__What is needed__. Output every line of the data exactly as it appears.

__Supplied material__.
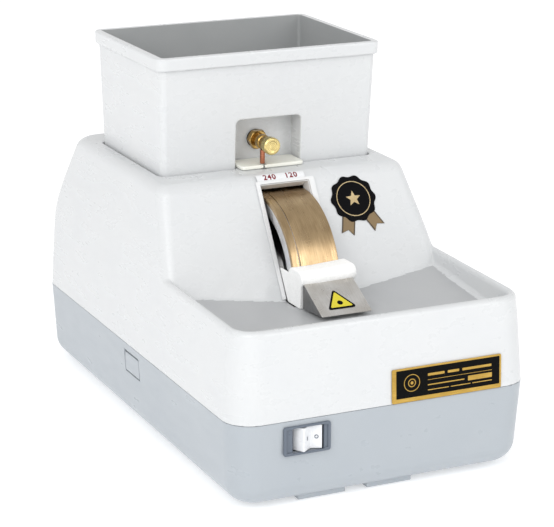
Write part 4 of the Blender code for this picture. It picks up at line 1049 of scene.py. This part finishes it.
def grit_label():
    """Paper strip with two numerals, bent over the rounded edge between the sloping face and the deck."""
    low, high = node_box("grit_label")
    strip = rectangle((low.x, 0.0002), (high.x, LABEL_HEIGHT), 0.0005)
    pieces = [slab("label_paper", strip, LABEL_THICK, lift(PROUD), LABEL_PAPER)]
    for text, share in (("240", 0.27), ("120", 0.72)):
        x = low.x + (high.x - low.x) * share
        spot = Matrix.Translation((x, LABEL_HEIGHT * 0.48, PROUD + LABEL_THICK))
        pieces.append(numerals("numeral_" + text, text, 0.0058, spot, LABEL_RED))
    bands = 14
    for piece in pieces:
        bm = bmesh.new()
        bm.from_mesh(piece.data)
        for band in range(1, bands):
            bmesh.ops.bisect_plane(bm, geom=bm.verts[:] + bm.edges[:] + bm.faces[:],
                                   plane_co=(0, LABEL_HEIGHT * band / bands, 0), plane_no=(0, 1, 0))
        for vert in bm.verts:
            vert.co = bent_over_edge(vert.co)
        bm.to_mesh(piece.data)
        bm.free()
    place(join("grit_numbers", pieces), "housing", "printed_label", "grit_label")


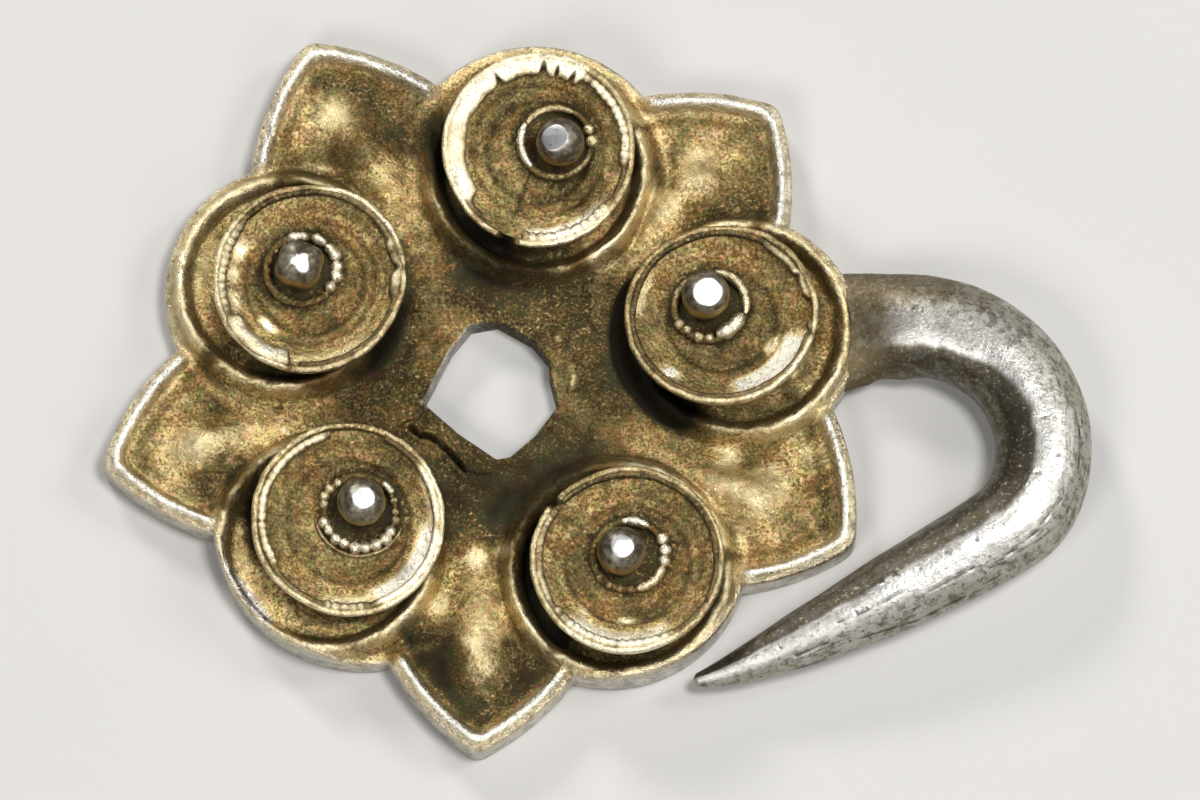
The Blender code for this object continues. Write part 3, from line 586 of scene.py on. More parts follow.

__The result__.
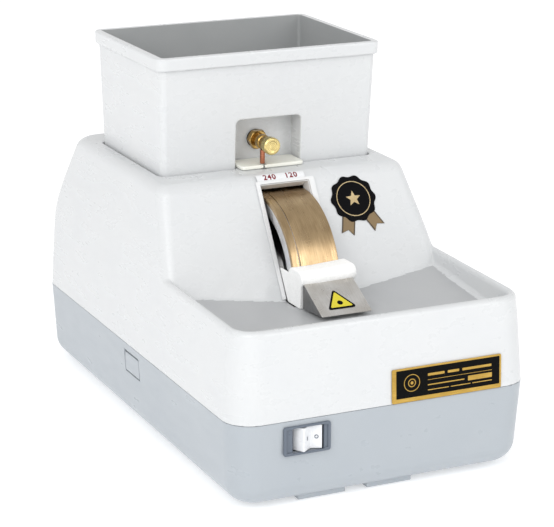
Write part 4 of the Blender code for this picture. It picks up at line 1049 of scene.py. This part finishes it.
def grit_label():
    """Paper strip with two numerals, bent over the rounded edge between the sloping face and the deck."""
    low, high = node_box("grit_label")
    strip = rectangle((low.x, 0.0002), (high.x, LABEL_HEIGHT), 0.0005)
    pieces = [slab("label_paper", strip, LABEL_THICK, lift(PROUD), LABEL_PAPER)]
    for text, share in (("240", 0.27), ("120", 0.72)):
        x = low.x + (high.x - low.x) * share
        spot = Matrix.Translation((x, LABEL_HEIGHT * 0.48, PROUD + LABEL_THICK))
        pieces.append(numerals("numeral_" + text, text, 0.0058, spot, LABEL_RED))
    bands = 14
    for piece in pieces:
        bm = bmesh.new()
        bm.from_mesh(piece.data)
        for band in range(1, bands):
            bmesh.ops.bisect_plane(bm, geom=bm.verts[:] + bm.edges[:] + bm.faces[:],
                                   plane_co=(0, LABEL_HEIGHT * band / bands, 0), plane_no=(0, 1, 0))
        for vert in bm.verts:
            vert.co = bent_over_edge(vert.co)
        bm.to_mesh(piece.data)
        bm.free()
    place(join("grit_numbers", pieces), "housing", "printed_label", "grit_label")


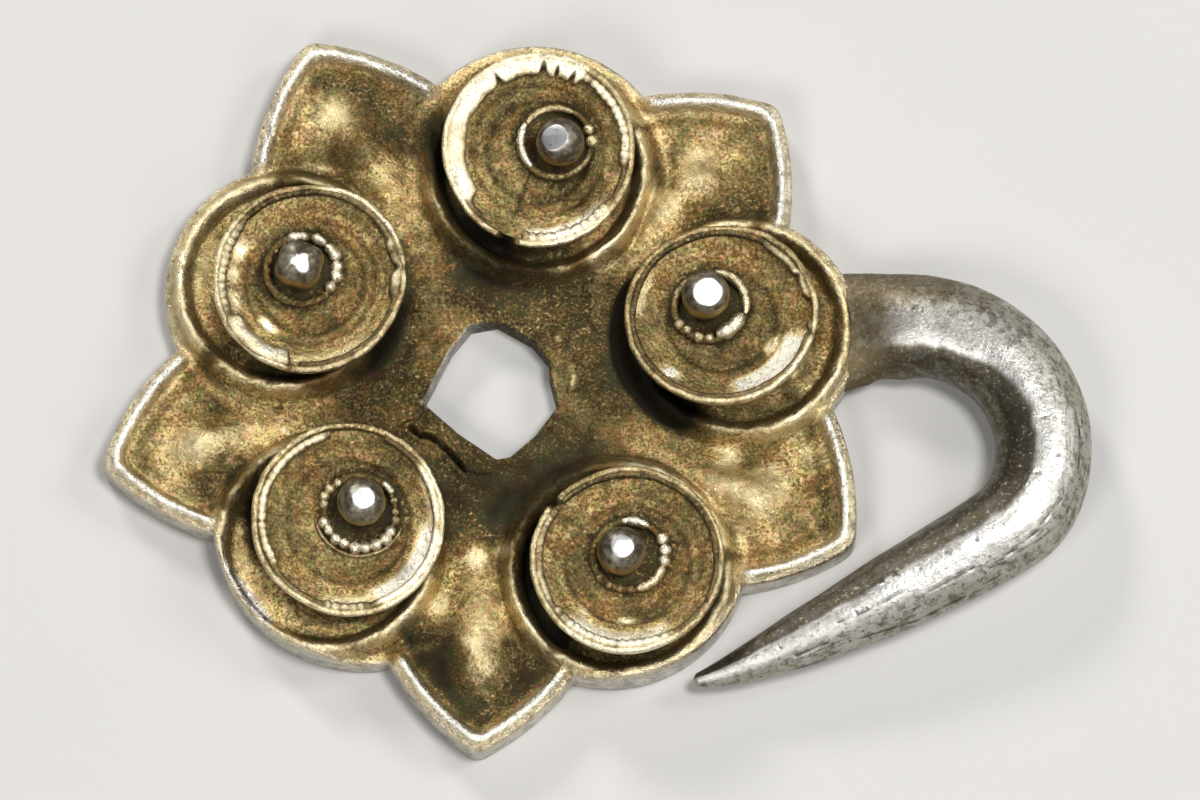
The Blender code for this object continues. Write part 3, from line 586 of scene.py on. More parts follow.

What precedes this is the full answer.